THE DATA
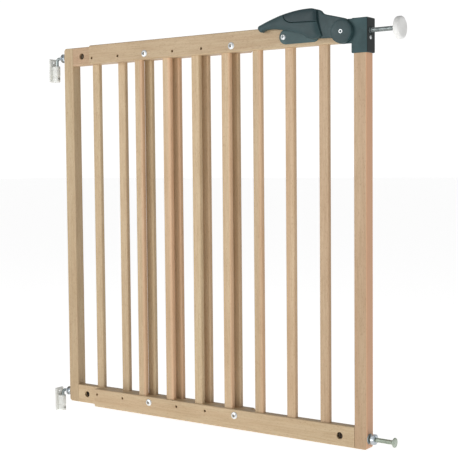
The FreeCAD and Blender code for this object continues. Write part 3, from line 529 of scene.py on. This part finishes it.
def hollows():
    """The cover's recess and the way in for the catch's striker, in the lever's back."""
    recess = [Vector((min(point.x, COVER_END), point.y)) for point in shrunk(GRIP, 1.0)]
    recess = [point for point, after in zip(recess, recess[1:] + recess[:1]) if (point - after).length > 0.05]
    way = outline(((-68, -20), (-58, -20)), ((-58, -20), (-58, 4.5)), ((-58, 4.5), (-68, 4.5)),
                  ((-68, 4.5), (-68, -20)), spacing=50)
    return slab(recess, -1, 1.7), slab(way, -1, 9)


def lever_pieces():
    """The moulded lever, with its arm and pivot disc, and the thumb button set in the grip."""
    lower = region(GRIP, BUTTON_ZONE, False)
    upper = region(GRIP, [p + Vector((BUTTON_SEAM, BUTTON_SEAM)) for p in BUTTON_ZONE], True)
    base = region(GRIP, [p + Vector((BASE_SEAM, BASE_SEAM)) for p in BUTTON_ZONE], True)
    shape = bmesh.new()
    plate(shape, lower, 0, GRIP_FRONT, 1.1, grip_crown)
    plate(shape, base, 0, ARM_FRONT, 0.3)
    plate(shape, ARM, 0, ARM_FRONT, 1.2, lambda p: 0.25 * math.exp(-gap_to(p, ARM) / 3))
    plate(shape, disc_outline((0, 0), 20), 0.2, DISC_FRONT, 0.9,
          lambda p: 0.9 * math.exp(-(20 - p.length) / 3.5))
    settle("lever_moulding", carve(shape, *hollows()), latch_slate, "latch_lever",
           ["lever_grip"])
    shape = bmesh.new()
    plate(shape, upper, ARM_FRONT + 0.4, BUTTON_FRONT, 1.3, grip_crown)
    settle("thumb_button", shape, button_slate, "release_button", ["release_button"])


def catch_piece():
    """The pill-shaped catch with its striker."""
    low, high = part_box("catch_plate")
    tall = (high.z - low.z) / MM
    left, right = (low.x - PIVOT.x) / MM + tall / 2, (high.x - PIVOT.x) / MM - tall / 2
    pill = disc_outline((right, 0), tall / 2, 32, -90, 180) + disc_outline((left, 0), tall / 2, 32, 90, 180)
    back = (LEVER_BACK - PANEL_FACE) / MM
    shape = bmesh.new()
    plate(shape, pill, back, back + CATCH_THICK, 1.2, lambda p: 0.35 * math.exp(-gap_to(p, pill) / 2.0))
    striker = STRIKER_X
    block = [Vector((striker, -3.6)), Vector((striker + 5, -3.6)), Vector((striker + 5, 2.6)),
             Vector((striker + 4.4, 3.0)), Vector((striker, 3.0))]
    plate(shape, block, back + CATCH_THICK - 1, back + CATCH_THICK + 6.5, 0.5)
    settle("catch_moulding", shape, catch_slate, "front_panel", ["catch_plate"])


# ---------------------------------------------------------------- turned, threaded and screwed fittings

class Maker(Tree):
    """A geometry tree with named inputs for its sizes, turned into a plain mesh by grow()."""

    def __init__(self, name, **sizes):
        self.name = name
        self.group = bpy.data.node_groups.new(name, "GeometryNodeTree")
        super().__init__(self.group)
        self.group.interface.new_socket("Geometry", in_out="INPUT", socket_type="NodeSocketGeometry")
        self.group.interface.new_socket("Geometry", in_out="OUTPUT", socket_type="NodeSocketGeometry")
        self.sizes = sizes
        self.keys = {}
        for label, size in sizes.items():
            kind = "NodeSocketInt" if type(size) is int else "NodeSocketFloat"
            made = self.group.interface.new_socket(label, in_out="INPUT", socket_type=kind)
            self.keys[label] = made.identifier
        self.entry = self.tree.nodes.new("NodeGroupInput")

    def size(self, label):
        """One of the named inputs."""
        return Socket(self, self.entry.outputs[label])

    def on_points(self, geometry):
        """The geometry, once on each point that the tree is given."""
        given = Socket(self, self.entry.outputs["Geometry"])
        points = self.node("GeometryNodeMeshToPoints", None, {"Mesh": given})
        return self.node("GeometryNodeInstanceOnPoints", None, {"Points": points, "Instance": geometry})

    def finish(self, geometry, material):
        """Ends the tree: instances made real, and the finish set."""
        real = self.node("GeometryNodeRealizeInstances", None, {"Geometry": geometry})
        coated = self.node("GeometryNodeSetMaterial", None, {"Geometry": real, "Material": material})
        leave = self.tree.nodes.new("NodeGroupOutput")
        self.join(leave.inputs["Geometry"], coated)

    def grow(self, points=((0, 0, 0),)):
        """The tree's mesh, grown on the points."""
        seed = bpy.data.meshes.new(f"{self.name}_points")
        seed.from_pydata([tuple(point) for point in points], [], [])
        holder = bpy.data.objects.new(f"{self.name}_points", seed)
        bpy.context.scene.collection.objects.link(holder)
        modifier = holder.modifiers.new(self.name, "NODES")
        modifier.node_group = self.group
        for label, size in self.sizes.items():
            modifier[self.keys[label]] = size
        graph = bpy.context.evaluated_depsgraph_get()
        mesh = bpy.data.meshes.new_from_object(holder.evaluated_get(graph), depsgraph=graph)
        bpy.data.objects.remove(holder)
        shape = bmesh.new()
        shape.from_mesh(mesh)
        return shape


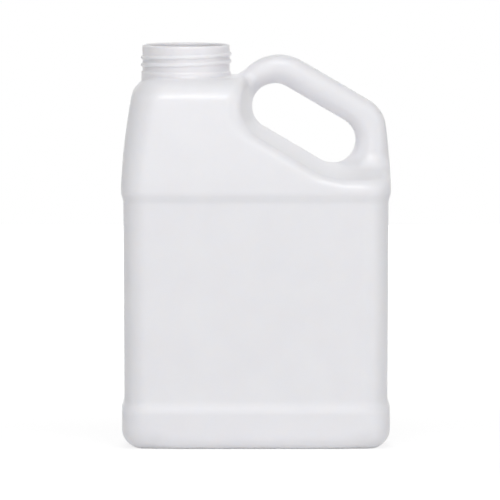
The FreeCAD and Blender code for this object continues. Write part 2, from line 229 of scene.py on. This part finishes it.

TO DO
Give the material above again, word for word.

SOLUTION FOR THIS PROBLEM
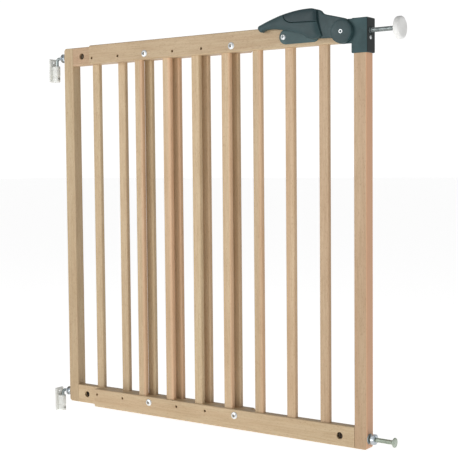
The FreeCAD and Blender code for this object continues. Write part 3, from line 529 of scene.py on. This part finishes it.
def hollows():
    """The cover's recess and the way in for the catch's striker, in the lever's back."""
    recess = [Vector((min(point.x, COVER_END), point.y)) for point in shrunk(GRIP, 1.0)]
    recess = [point for point, after in zip(recess, recess[1:] + recess[:1]) if (point - after).length > 0.05]
    way = outline(((-68, -20), (-58, -20)), ((-58, -20), (-58, 4.5)), ((-58, 4.5), (-68, 4.5)),
                  ((-68, 4.5), (-68, -20)), spacing=50)
    return slab(recess, -1, 1.7), slab(way, -1, 9)


def lever_pieces():
    """The moulded lever, with its arm and pivot disc, and the thumb button set in the grip."""
    lower = region(GRIP, BUTTON_ZONE, False)
    upper = region(GRIP, [p + Vector((BUTTON_SEAM, BUTTON_SEAM)) for p in BUTTON_ZONE], True)
    base = region(GRIP, [p + Vector((BASE_SEAM, BASE_SEAM)) for p in BUTTON_ZONE], True)
    shape = bmesh.new()
    plate(shape, lower, 0, GRIP_FRONT, 1.1, grip_crown)
    plate(shape, base, 0, ARM_FRONT, 0.3)
    plate(shape, ARM, 0, ARM_FRONT, 1.2, lambda p: 0.25 * math.exp(-gap_to(p, ARM) / 3))
    plate(shape, disc_outline((0, 0), 20), 0.2, DISC_FRONT, 0.9,
          lambda p: 0.9 * math.exp(-(20 - p.length) / 3.5))
    settle("lever_moulding", carve(shape, *hollows()), latch_slate, "latch_lever",
           ["lever_grip"])
    shape = bmesh.new()
    plate(shape, upper, ARM_FRONT + 0.4, BUTTON_FRONT, 1.3, grip_crown)
    settle("thumb_button", shape, button_slate, "release_button", ["release_button"])


def catch_piece():
    """The pill-shaped catch with its striker."""
    low, high = part_box("catch_plate")
    tall = (high.z - low.z) / MM
    left, right = (low.x - PIVOT.x) / MM + tall / 2, (high.x - PIVOT.x) / MM - tall / 2
    pill = disc_outline((right, 0), tall / 2, 32, -90, 180) + disc_outline((left, 0), tall / 2, 32, 90, 180)
    back = (LEVER_BACK - PANEL_FACE) / MM
    shape = bmesh.new()
    plate(shape, pill, back, back + CATCH_THICK, 1.2, lambda p: 0.35 * math.exp(-gap_to(p, pill) / 2.0))
    striker = STRIKER_X
    block = [Vector((striker, -3.6)), Vector((striker + 5, -3.6)), Vector((striker + 5, 2.6)),
             Vector((striker + 4.4, 3.0)), Vector((striker, 3.0))]
    plate(shape, block, back + CATCH_THICK - 1, back + CATCH_THICK + 6.5, 0.5)
    settle("catch_moulding", shape, catch_slate, "front_panel", ["catch_plate"])


# ---------------------------------------------------------------- turned, threaded and screwed fittings

class Maker(Tree):
    """A geometry tree with named inputs for its sizes, turned into a plain mesh by grow()."""

    def __init__(self, name, **sizes):
        self.name = name
        self.group = bpy.data.node_groups.new(name, "GeometryNodeTree")
        super().__init__(self.group)
        self.group.interface.new_socket("Geometry", in_out="INPUT", socket_type="NodeSocketGeometry")
        self.group.interface.new_socket("Geometry", in_out="OUTPUT", socket_type="NodeSocketGeometry")
        self.sizes = sizes
        self.keys = {}
        for label, size in sizes.items():
            kind = "NodeSocketInt" if type(size) is int else "NodeSocketFloat"
            made = self.group.interface.new_socket(label, in_out="INPUT", socket_type=kind)
            self.keys[label] = made.identifier
        self.entry = self.tree.nodes.new("NodeGroupInput")

    def size(self, label):
        """One of the named inputs."""
        return Socket(self, self.entry.outputs[label])

    def on_points(self, geometry):
        """The geometry, once on each point that the tree is given."""
        given = Socket(self, self.entry.outputs["Geometry"])
        points = self.node("GeometryNodeMeshToPoints", None, {"Mesh": given})
        return self.node("GeometryNodeInstanceOnPoints", None, {"Points": points, "Instance": geometry})

    def finish(self, geometry, material):
        """Ends the tree: instances made real, and the finish set."""
        real = self.node("GeometryNodeRealizeInstances", None, {"Geometry": geometry})
        coated = self.node("GeometryNodeSetMaterial", None, {"Geometry": real, "Material": material})
        leave = self.tree.nodes.new("NodeGroupOutput")
        self.join(leave.inputs["Geometry"], coated)

    def grow(self, points=((0, 0, 0),)):
        """The tree's mesh, grown on the points."""
        seed = bpy.data.meshes.new(f"{self.name}_points")
        seed.from_pydata([tuple(point) for point in points], [], [])
        holder = bpy.data.objects.new(f"{self.name}_points", seed)
        bpy.context.scene.collection.objects.link(holder)
        modifier = holder.modifiers.new(self.name, "NODES")
        modifier.node_group = self.group
        for label, size in self.sizes.items():
            modifier[self.keys[label]] = size
        graph = bpy.context.evaluated_depsgraph_get()
        mesh = bpy.data.meshes.new_from_object(holder.evaluated_get(graph), depsgraph=graph)
        bpy.data.objects.remove(holder)
        shape = bmesh.new()
        shape.from_mesh(mesh)
        return shape


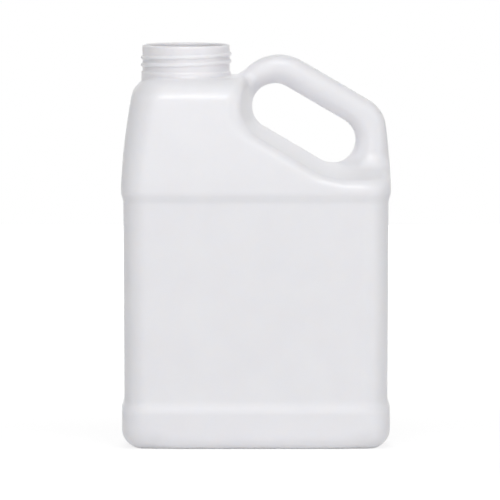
The FreeCAD and Blender code for this object continues. Write part 2, from line 229 of scene.py on. This part finishes it.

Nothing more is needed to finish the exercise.